- THE INPUT
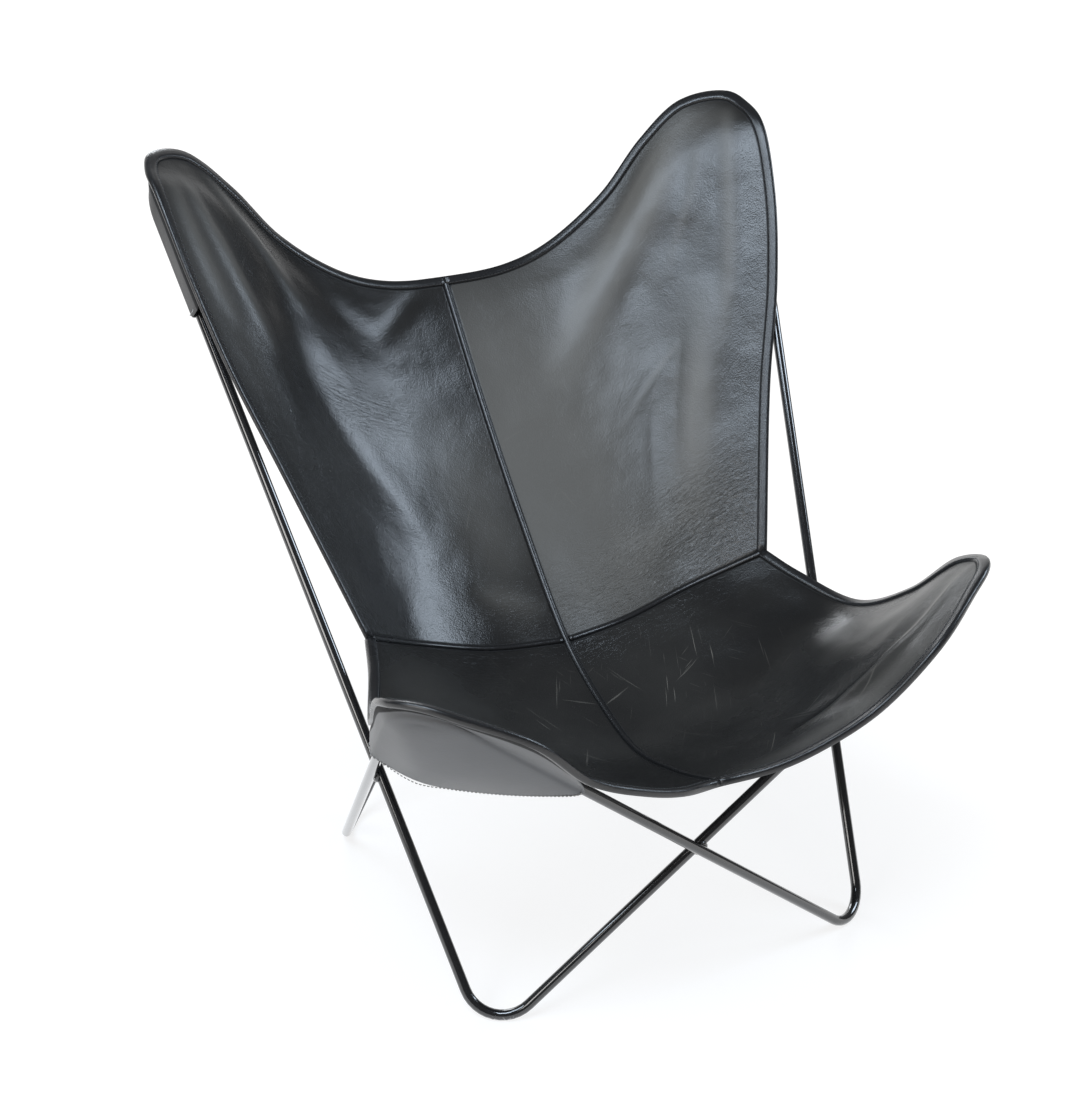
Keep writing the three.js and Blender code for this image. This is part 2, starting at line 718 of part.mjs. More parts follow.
...
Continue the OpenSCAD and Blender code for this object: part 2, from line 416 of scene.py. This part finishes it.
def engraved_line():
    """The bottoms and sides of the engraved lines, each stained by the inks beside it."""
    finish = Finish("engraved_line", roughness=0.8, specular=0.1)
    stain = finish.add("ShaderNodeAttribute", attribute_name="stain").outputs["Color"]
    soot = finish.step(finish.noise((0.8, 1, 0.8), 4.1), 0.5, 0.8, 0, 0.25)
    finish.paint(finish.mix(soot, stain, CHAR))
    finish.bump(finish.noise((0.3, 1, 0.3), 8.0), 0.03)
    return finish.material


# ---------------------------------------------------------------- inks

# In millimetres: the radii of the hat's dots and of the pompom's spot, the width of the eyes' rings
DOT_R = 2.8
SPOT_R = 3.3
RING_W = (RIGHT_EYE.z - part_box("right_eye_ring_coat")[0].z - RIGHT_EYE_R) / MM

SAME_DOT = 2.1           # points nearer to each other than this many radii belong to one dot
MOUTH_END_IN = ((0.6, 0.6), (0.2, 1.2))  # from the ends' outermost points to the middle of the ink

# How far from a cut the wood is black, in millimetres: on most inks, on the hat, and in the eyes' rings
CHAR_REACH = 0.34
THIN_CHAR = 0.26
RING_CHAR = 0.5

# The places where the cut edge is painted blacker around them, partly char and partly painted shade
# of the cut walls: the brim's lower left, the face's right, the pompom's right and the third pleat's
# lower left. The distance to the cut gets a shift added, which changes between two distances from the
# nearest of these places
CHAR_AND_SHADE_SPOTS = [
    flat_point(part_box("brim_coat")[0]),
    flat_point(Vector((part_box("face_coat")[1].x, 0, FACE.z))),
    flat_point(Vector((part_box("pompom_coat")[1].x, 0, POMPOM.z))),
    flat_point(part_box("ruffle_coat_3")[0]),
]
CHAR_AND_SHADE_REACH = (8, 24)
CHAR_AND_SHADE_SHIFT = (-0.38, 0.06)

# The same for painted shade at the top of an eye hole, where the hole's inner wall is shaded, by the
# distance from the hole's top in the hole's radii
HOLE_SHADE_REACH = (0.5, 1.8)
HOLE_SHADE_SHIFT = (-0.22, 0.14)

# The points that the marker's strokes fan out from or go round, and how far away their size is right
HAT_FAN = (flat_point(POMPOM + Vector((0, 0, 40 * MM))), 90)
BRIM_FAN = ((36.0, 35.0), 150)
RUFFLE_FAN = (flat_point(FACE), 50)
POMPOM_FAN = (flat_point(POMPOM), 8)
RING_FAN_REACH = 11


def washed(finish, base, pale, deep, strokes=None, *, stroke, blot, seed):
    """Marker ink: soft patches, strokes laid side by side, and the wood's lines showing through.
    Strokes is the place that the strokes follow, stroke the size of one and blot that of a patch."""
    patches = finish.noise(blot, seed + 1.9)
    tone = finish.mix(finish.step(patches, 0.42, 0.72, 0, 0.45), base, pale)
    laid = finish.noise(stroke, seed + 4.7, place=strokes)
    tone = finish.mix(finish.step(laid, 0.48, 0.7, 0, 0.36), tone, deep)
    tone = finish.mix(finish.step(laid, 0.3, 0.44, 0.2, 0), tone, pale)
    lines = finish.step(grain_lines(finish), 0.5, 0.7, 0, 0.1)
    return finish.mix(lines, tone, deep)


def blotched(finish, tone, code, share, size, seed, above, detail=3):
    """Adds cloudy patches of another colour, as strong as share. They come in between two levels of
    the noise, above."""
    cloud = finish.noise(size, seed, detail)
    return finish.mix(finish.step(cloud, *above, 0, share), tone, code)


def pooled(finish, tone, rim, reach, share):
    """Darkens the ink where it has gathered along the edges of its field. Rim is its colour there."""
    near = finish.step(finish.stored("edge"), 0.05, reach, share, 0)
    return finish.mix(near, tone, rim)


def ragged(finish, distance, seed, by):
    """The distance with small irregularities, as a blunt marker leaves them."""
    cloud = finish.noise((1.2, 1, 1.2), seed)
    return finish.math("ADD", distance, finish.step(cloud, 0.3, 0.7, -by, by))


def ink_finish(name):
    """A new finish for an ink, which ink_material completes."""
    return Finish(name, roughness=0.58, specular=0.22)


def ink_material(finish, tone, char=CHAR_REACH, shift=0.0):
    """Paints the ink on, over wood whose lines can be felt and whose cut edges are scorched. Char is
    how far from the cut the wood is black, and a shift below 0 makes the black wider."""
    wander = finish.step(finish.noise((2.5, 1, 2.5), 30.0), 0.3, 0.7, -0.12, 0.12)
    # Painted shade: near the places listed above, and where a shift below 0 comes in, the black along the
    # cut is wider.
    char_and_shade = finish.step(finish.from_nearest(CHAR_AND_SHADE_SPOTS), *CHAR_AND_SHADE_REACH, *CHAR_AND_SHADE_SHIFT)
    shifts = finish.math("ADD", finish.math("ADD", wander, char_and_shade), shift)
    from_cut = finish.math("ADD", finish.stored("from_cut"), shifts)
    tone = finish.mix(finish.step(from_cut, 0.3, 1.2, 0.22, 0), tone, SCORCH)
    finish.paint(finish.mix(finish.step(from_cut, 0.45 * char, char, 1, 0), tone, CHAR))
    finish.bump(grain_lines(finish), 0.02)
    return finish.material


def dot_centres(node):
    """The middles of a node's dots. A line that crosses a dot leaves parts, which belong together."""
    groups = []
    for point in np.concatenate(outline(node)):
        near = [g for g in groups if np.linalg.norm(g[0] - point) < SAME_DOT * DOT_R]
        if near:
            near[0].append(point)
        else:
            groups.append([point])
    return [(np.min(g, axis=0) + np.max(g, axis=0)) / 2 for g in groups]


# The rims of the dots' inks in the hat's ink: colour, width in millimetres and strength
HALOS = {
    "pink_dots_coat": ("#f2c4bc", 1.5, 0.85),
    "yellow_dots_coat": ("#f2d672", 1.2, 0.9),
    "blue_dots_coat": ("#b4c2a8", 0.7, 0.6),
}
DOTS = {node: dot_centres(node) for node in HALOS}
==
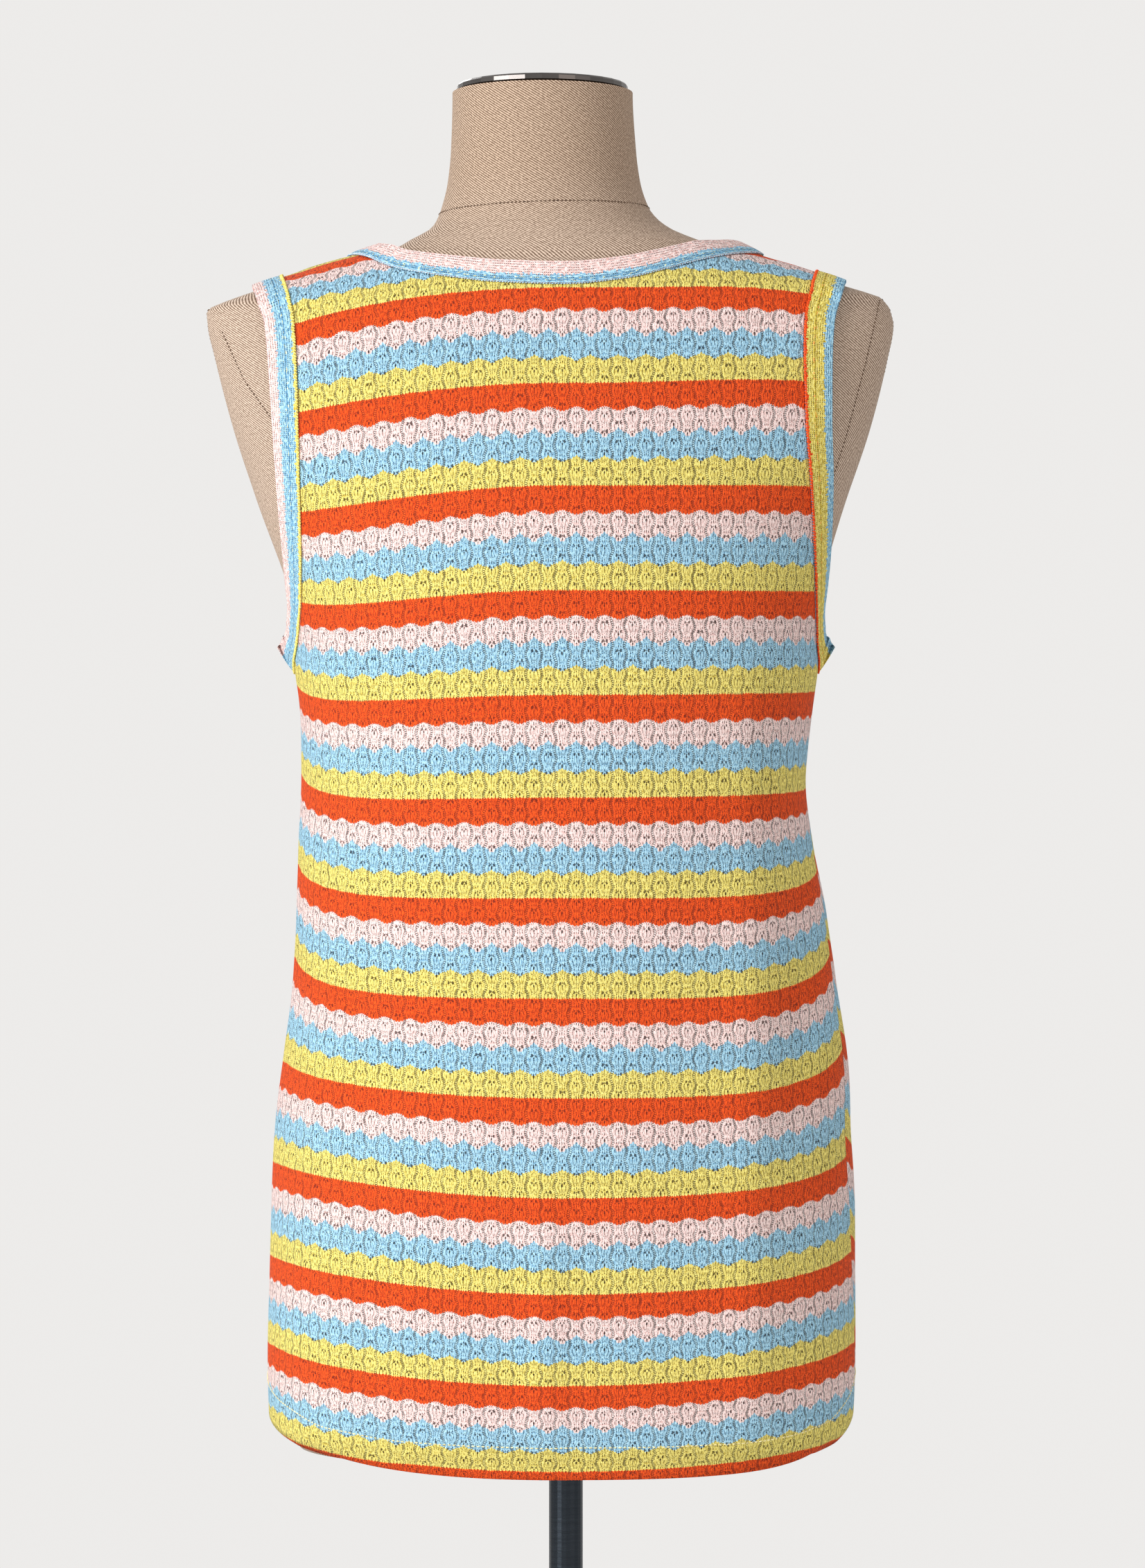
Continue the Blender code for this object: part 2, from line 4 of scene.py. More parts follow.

- REQUEST
Give the exact lines, and only those, from the line containing "Continue the OpenSCAD" through the line containing "RING_CHAR = 0.5" in the entries above.

- THE OUTPUT
Continue the OpenSCAD and Blender code for this object: part 2, from line 416 of scene.py. This part finishes it.
def engraved_line():
    """The bottoms and sides of the engraved lines, each stained by the inks beside it."""
    finish = Finish("engraved_line", roughness=0.8, specular=0.1)
    stain = finish.add("ShaderNodeAttribute", attribute_name="stain").outputs["Color"]
    soot = finish.step(finish.noise((0.8, 1, 0.8), 4.1), 0.5, 0.8, 0, 0.25)
    finish.paint(finish.mix(soot, stain, CHAR))
    finish.bump(finish.noise((0.3, 1, 0.3), 8.0), 0.03)
    return finish.material


# ---------------------------------------------------------------- inks

# In millimetres: the radii of the hat's dots and of the pompom's spot, the width of the eyes' rings
DOT_R = 2.8
SPOT_R = 3.3
RING_W = (RIGHT_EYE.z - part_box("right_eye_ring_coat")[0].z - RIGHT_EYE_R) / MM

SAME_DOT = 2.1           # points nearer to each other than this many radii belong to one dot
MOUTH_END_IN = ((0.6, 0.6), (0.2, 1.2))  # from the ends' outermost points to the middle of the ink

# How far from a cut the wood is black, in millimetres: on most inks, on the hat, and in the eyes' rings
CHAR_REACH = 0.34
THIN_CHAR = 0.26
RING_CHAR = 0.5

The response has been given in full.